The father and mother were foreign nationals and naturalized in Japan. They married in 2001 in Japan. The father started working at a company and purchased an apartment in Japan. The child, a Japanese national, was born in 2014. In July 2017, the father quit his job and moved to the US with his wife and child. The parents rented out their apartment in Japan for three years, while signing a health insurance contract and enrolling the child in kindergarten in the US. In December 2017, the parents established a company for investment in the US, which was transformed into a pizza restaurant business as a franchisee in November 2018.

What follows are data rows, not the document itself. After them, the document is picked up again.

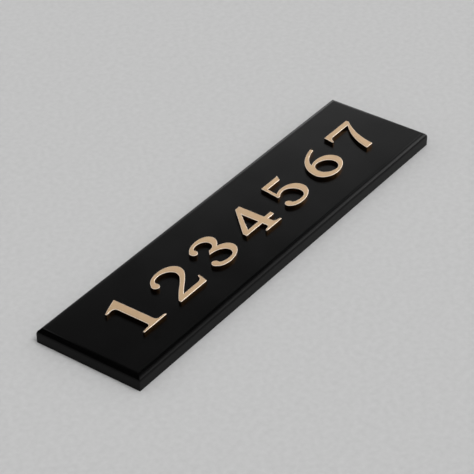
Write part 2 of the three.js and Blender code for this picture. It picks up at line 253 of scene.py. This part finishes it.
def champagne_gold_rim_painted_highlight(settings):
    """The broken edge round each face, softer than the face, its colour painted lighter as a highlight.
    """
    material, tree, place = new_material("champagne_gold_rim_painted_highlight")
    cloud = add_node(tree, "ShaderNodeTexNoise", {"Vector": place, "Scale": per_mm(3), "Detail": 2})
    surface(tree, {
        # The rim's light colour is a painted highlight along the edge of each face
        "Base Color": mottled(tree, cloud, settings.rim, 0.96, 1),
        "Metallic": 0.4,
        "Roughness": settings.rim_roughness,
    })
    return material


def zinc_plate(name, settings):
    """Bright zinc plate on pressed steel: cool, cloudy and finely scratched."""
    material, tree, place = new_material(name)
    cloud = add_node(tree, "ShaderNodeTexNoise", {"Vector": place, "Scale": per_mm(6), "Detail": 3})
    # Real rolling scratches are too fine to show, so these are drawn several times wider
    drawn = add_node(tree, "ShaderNodeMapping", {"Vector": place, "Scale": (1, 0.06, 1)})
    scratches = add_node(tree, "ShaderNodeTexNoise", {"Vector": drawn, "Scale": per_mm(0.5), "Detail": 3})
    surface(tree, {
        "Base Color": mottled(tree, cloud, settings.zinc, 0.9, 1.08),
        "Metallic": 1.0,
        "Roughness": spread(tree, cloud, settings.zinc_roughness, 0.06),
        "Normal": add_node(tree, "ShaderNodeBump", {
            "Height": scratches, "Strength": 0.15, "Distance": 0.05 * MM}),
    })
    return material


def pale_plaster(settings):
    """The table or wall that the plate lies on: matt, pale and finely gritty."""
    material, tree, place = new_material("pale_plaster")
    # Grit of under a millimetre is too fine to show, so it is drawn several times coarser
    grit = add_node(tree, "ShaderNodeTexNoise", {"Vector": place, "Scale": per_mm(5), "Detail": 4})
    surface(tree, {
        "Base Color": mottled(tree, grit, settings.floor, 0.9, 1.1),
        "Roughness": 0.9,
        "Specular IOR Level": 0.1,
        "Normal": add_node(tree, "ShaderNodeBump", {
            "Height": grit, "Strength": 0.3, "Distance": 0.3 * MM}),
    })
    return material


def merged_copy(node, piece, weld_mm=None, seam=None):
    """A new piece with the CAD node's shape, its loose triangles merged into flat faces.

    Points closer than weld_mm become one then. A seam at a share of the node's width parts its
    faces, because a face can't have a hole in it.
    """
    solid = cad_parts[node].data
    mesh = bpy.data.meshes.new(piece)
    mesh.from_pydata([v.co for v in solid.vertices], [], [tuple(p.vertices) for p in solid.polygons])
    shape = bmesh.new()
    shape.from_mesh(mesh)
    bmesh.ops.remove_doubles(shape, verts=shape.verts, dist=SAME_POINT_MM * MM)
    if seam is not None:
        low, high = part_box(node)
        whole = shape.verts[:] + shape.edges[:] + shape.faces[:]
        cut = bmesh.ops.bisect_plane(
            shape, geom=whole, plane_co=low.lerp(high, seam), plane_no=(1, 0, 0))
        for part in cut["geom_cut"]:
            if isinstance(part, bmesh.types.BMEdge):
                part.seam = True
    bmesh.ops.dissolve_limit(
        shape, angle_limit=SAME_FACE_ANGLE, verts=shape.verts, edges=shape.edges, delimit={"SEAM"})
    if weld_mm is not None:
        bmesh.ops.remove_doubles(shape, verts=shape.verts, dist=weld_mm * MM)
    shape.to_mesh(mesh)
    shape.free()
    return place_piece(piece, mesh)


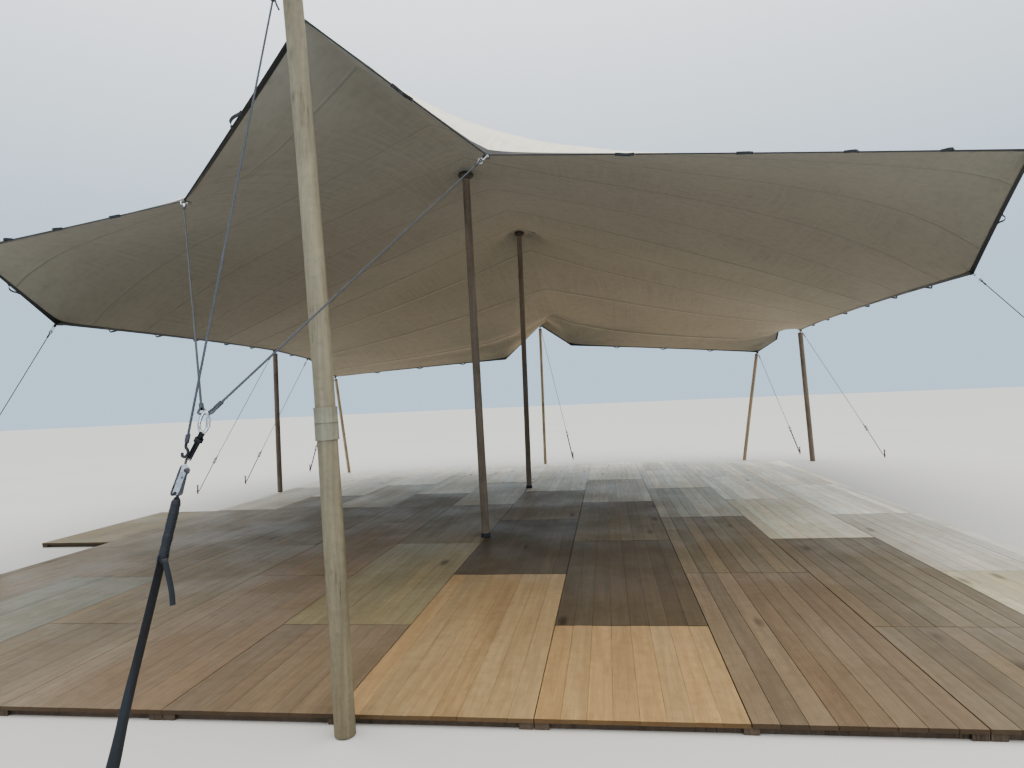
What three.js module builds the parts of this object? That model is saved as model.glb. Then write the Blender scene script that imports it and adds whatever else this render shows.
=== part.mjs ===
// Stretch tent on a timber deck: one tensioned membrane over a ridge of four poles
// and six edge poles, held down by guys to ground stakes.
// Units are millimetres, +Z is up, and +Y runs from the front of the tent to its back.
// The origin is on the ridge line, at ground level, on the underside of the bearer there.
import * as THREE from 'three';

// Driving dimensions
const GAP = 0.3;
const MEMBRANE_THICKNESS = 8;
const WEBBING_WIDTH = 60;
const HEM_CURVE_RADIUS = 65000;
const HEM_RISE_SHARE = 0.25;
const CANOPY_CELL = 430;
const HEAD_PAD_HALF = 210;
const RIDGE_BELT_LENGTH = 40000;
const FULLNESS = 0.000065;

const FRONT_Y = -6000;
const BACK_Y = 6100;
const LEFT_X = -4800;
const RIGHT_X = 5150;

const POLE_SIDES = 20;
const PIN_RADIUS = 11;
const PIN_LENGTH = 60;
const POLE_TAPER = 0.94;
const SHOULDER_TAPER = 0.8;
const CAP = { height: 70, seatRadius: 60, rimRadius: 84, topRadius: 70, rimLow: 20, rimHigh: 48 };
const INNER_POLE = { footRadius: 47, headRadius: 41, bandHeight: 40 };

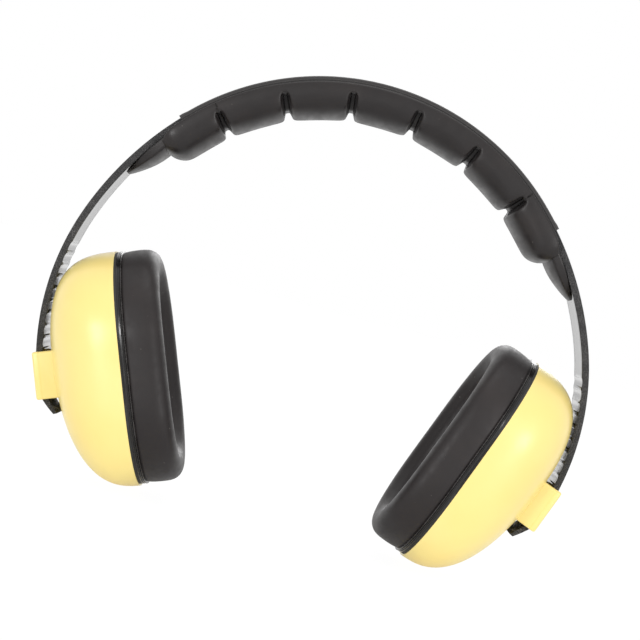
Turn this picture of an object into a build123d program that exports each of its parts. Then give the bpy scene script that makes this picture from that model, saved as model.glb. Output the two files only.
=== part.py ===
"""Earmuff hearing protector: a sprung headband in a padded sleeve, and two ear cups that slide on its arms.

The headband lies in the XZ plane, +X is one ear, +Y is the back and +Z is the crown. The model is drawn about
the centre of the crown arc and lifted at the end, so that it stands on z = 0. Lengths are mm, angles degrees.
"""

import os
from math import atan2, cos, degrees, hypot, radians, sin, sqrt

from build123d import *

# Headband: crown, shoulder and arm arcs of its outer face, tangent where they meet. A station is the angle
# between +Z and the outward normal, and an inset is the depth below the outer face.
CROWN_RADIUS = 84.3
CROWN_END = 44.5
SHOULDER_RADIUS = 106.0
SHOULDER_END = 70.2
ARM_RADIUS = 85.5
BAND_WIDTH = 20.0
BAND_THICKNESS = 2.3

# The band flexes where it leaves the sleeve, so the crown and the arms are separate pieces from there.
SLEEVE_END = 48.0
FLEX_GAP = 0.05

# Detents across the inner face of each arm, and the hooked tail that keeps the cup on.
DETENT_PITCH = 2.8
DETENT_COUNT = 12
DETENT_START = 78.4
DETENT_DEPTH = 0.4
DETENT_RADIUS = 4.7
TAIL_START = 110.8
TAIL_TIP = 117.0
TAIL_BEND = 3.6
TAIL_THICKNESS = 1.4
HOOK_START = 115.0
HOOK_REACH = 1.1

# Sleeve round the crown of the band, and the stiff backing strip of the pad under it.
SLEEVE_WALL = 0.6
SLEEVE_SIDE = 2.0
LAYER_GAP = 0.05
BACKING_THICKNESS = 0.8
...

The parents visited Japan with the child in February 2019 and were supposed to come back again two months later for an E2-visa application at the US embassy in Tokyo. The marital relationship gradually deteriorated. After secretly selling his car and withdrawing the child from the kindergarten in the US in early February 2019, the father returned to Japan with the child without prior notice to the mother and terminated the franchise contract in April 2019. The mother moved out of their apartment in the US and came to Japan in June 2019, only to find out that the father and child had obtained a new residence registration in Japan. The father now earns his living in Japan and the child attends a kindergarten there. The mother eventually petitioned for the return of the child to the Tokyo Family Court on 23 December 2019.

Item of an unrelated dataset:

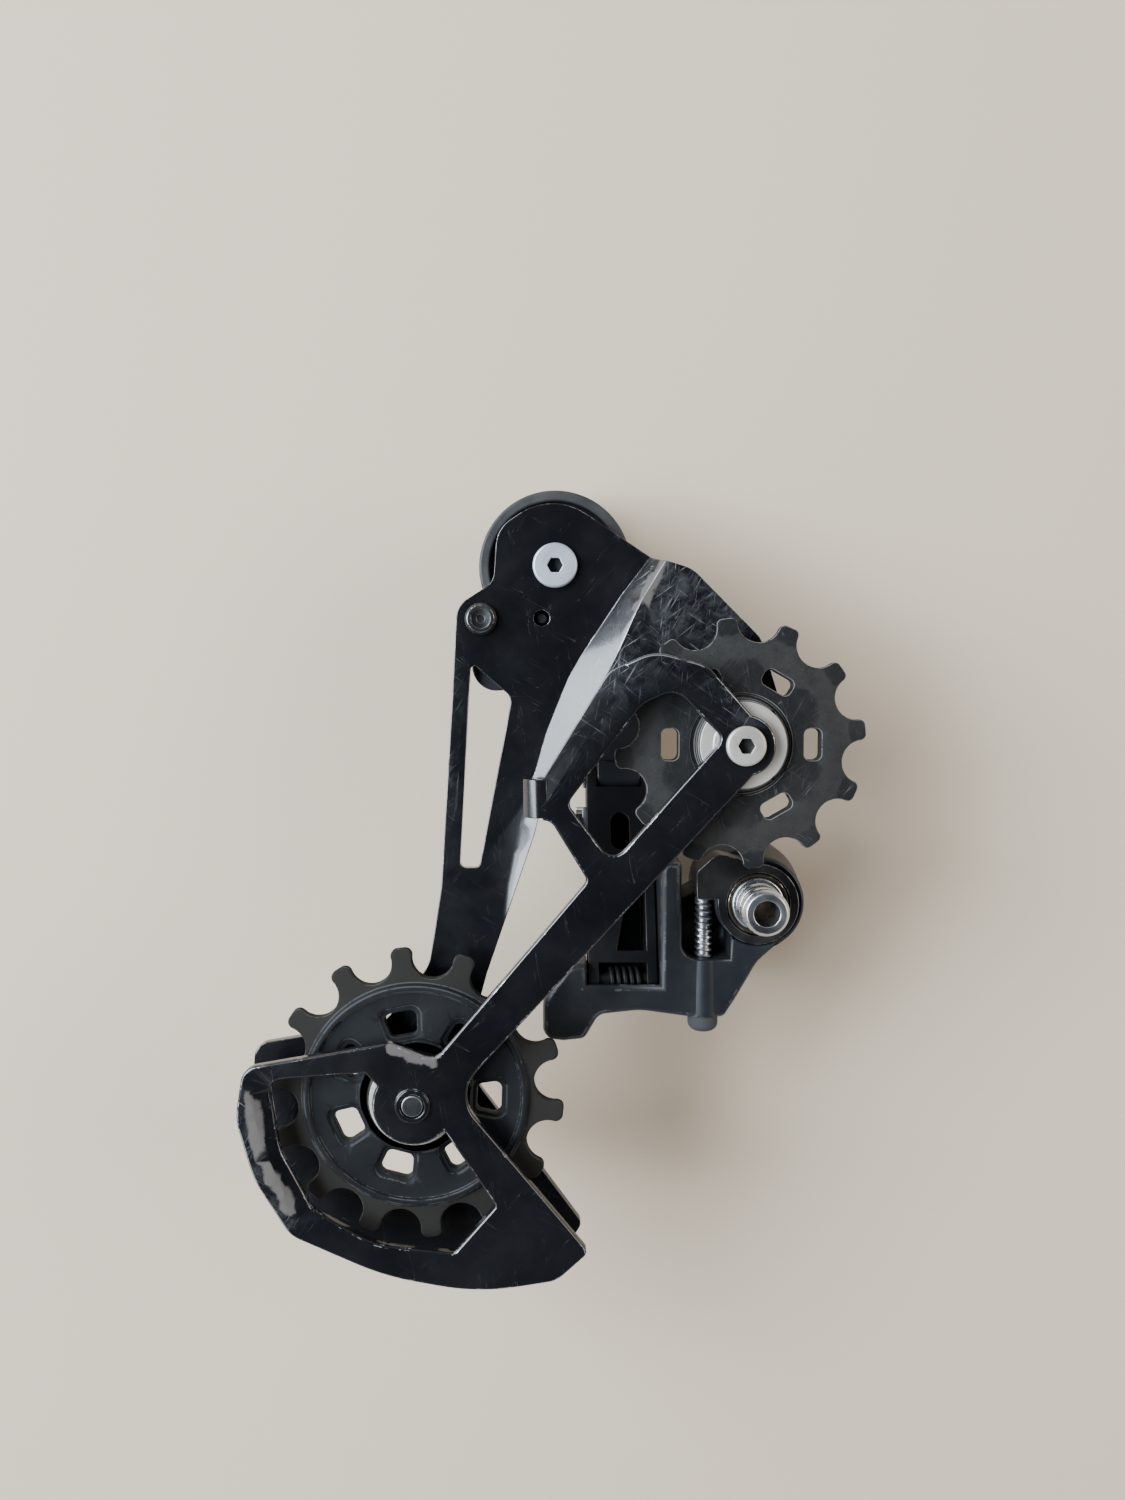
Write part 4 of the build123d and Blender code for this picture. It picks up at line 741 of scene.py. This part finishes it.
world = bpy.data.worlds.new("studio")
bpy.context.scene.world = world
world.use_nodes = True
sky = world.node_tree
back = sky.nodes["Background"]
view_dir = sky.nodes.new("ShaderNodeTexCoord").outputs["Generated"]
parts_of = sky.nodes.new("ShaderNodeSeparateXYZ")
sky.links.new(view_dir, parts_of.inputs["Vector"])
height_now = ramp(sky, parts_of.outputs["Z"], 0.95, 0.30, 0.035, 0.62)
side_now = ramp(sky, parts_of.outputs["X"], -0.9, 0.9, 1.25, 0.75)
sky.links.new(maths(sky, "MULTIPLY", height_now, side_now), back.inputs["Strength"])
back.inputs["Color"].default_value = (0.86, 0.92, 1.0, 1)

camera_data = bpy.data.cameras.new("camera")
camera_data.lens = 24.96
camera_data.sensor_width = 36.0
camera_data.clip_start = 0.005
camera = bpy.data.objects.new("camera", camera_data)
camera.location = (-0.04339, 0.04819, 0.22760)
camera.rotation_euler = (math.radians(-3.5), 0, 0)
bpy.context.scene.collection.objects.link(camera)
bpy.context.scene.camera = camera

OUTER, INNER = "outer_cage_plate_finished", "inner_cage_plate_finished"
mark(OUTER, "rub",
     [(-19, 66, 6, 12, 1.0), (-11, 60, 6, 11, 1.0), (-6, 52, 6, 10, 0.8)]
     + spots_along((-23, 74), (-33, 52), 8, 6, 6, 1.0)
     + spots_along((-33, 52), (-46, 28), 6, 6, 4, 0.6)
     + spots_along((-66, 60), (-69, 10), 14, 3, 2.5, 0.7)
     + spots_along((-109.5, -33), (-100, -27.5), 6, 2, 3, 1.0))
mark(OUTER, "bare", spots_along((-23, 74), (-27, 65), 4, 6, 2.6, 0.9))
mark(INNER, "rub",
     [(-73, -27.5, 18, 3, 0.5), (-64, -22, 18, 3, 0.4)]
     + spots_along((-109.0, -38), (-106.2, -52), 8, 18, 2.6, 0.9)
     + spots_along((-106.2, -52), (-100.4, -63), 8, 18, 2.6, 0.9)
     + spots_along((-35, 50), (-24, 54), 6, 18, 4, 0.8)
     + spots_along((-24, 54), (-5, 42), 9, 18, 4, 0.8))
mark(INNER, "bare",
     spots_along((-108.2, -37), (-105.6, -50), 9, 18, 2.0, 1.0)
     + spots_along((-105.6, -50), (-99.6, -61), 9, 18, 2.0, 1.0)
     + spots_along((-78.6, -26.2), (-70.5, -29.1), 9, 18, 1.9, 0.9)
     + spots_along((-69.0, -27.6), (-61.5, -18.6), 8, 18, 1.1, 0.8))
mark("upper_pulley_finished", "rub", [(-6, 36, 13, 28, 0.5)])
mark("upper_pulley_finished", "bare", [], (*UPPER, 15.5, 24.0, 0.55))
mark("lower_pulley_finished", "rub", spots_along((-97, -20), (-52, -14), 12, 11, 9, 0.3))
mark("lower_pulley_finished", "bare", [], (*LOWER, 24.2, 33.0, 0.8))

The Tokyo Family Court ordered the return of the child on the grounds that the child was habitually resident in the US and there was no grave risk for the child to be returned. The father appealed to the Tokyo High Court.
Appeal dismissed and return ordered.
The judges opined that habitual residence is a place where a person lives for a certain period of time. It ought to be determined according to the purpose, period and circumstances of the residence. Moreover, habitual residence of an infant at five years old, as in the underlying case, ought to be determined pursuant to a common intent of the parents toward fixing a stable residence.
In light of the circumstances of the case, the judges reasoned that the child went to the US at the age of three with both parents, who had a concrete business plan and obviously clear intent to stay there for a longer period of time. Furthermore, the child lived in the US for about one year and seven months until April 2019, where the child was enrolled in kindergarten and had a stable life with the parents. Thus, the child was held to have habitually resided in the US when removed to Japan.
The father brought about the grave risk defence, contending that neither the father nor the mother had residential status in the US, so the circumstances made it difficult for them to provide care to the child. However, the judges reasoned that despite the uncertainty of running a business and obtaining a long-term visa in the US, the parents and child as Japanese nationals would in any case be able to enter US soil without a visa for 90 days. Since they had also previously stayed with the mother’s brother and took care of the child there, no grave risk for the child could be ascertained.